Let $y \in \map D T$, then:
- $\innerprod {T x} y = \innerprod x {T y}$ for each $x \in \map D T$.
Then we have:
\(\ds \cmod {\map {f_y} x}\) | \(=\) | \(\ds \cmod {\innerprod x {T y} }\) | ||||||||||||
\(\ds \) | \(\le\) | \(\ds \norm {T y} \norm x\) | Cauchy-Bunyakovsky-Schwarz Inequality for Inner Product Spaces |
So $f_y$ is bounded and $\map D T \subseteq \map D {T^\ast}$.

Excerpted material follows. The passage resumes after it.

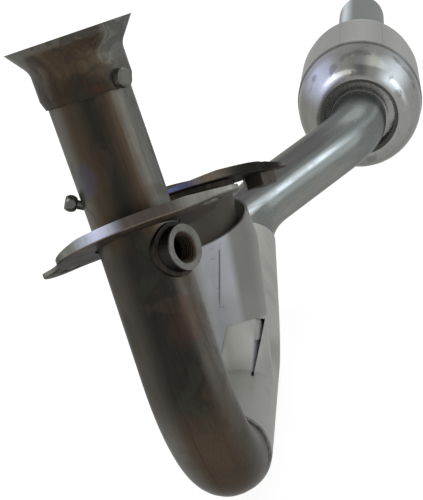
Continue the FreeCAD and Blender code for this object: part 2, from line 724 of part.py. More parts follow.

Now, for $x, y \in \map D T$, we have:
- $\innerprod {T x} y = \innerprod x {T y}$
since $\struct {\map D T, T}$ is symmetric and:
- $\innerprod {T x} y = \innerprod x {T^\ast y}$
from the definition of the adjoint.
So we have:
- $\innerprod x {T y - T^\ast y} = 0$
for each $x \in \map D T$.
Taking a sequence $\sequence {x_n}_{n \mathop \in \N}$ in $\map D T$ such that $x_n \to T y - T^\ast y$.
Since:
- $\innerprod {x_n} {T y - T^\ast y} = 0$
for each $n \in \N$, we have:
- $\innerprod {T y - T^\ast y} {T y - T^\ast y} = \norm {T y - T^\ast y}^2 = 0$
from Inner Product is Continuous.
So $T y = T^\ast y$ for each $y \in \map D T$.
$\blacksquare$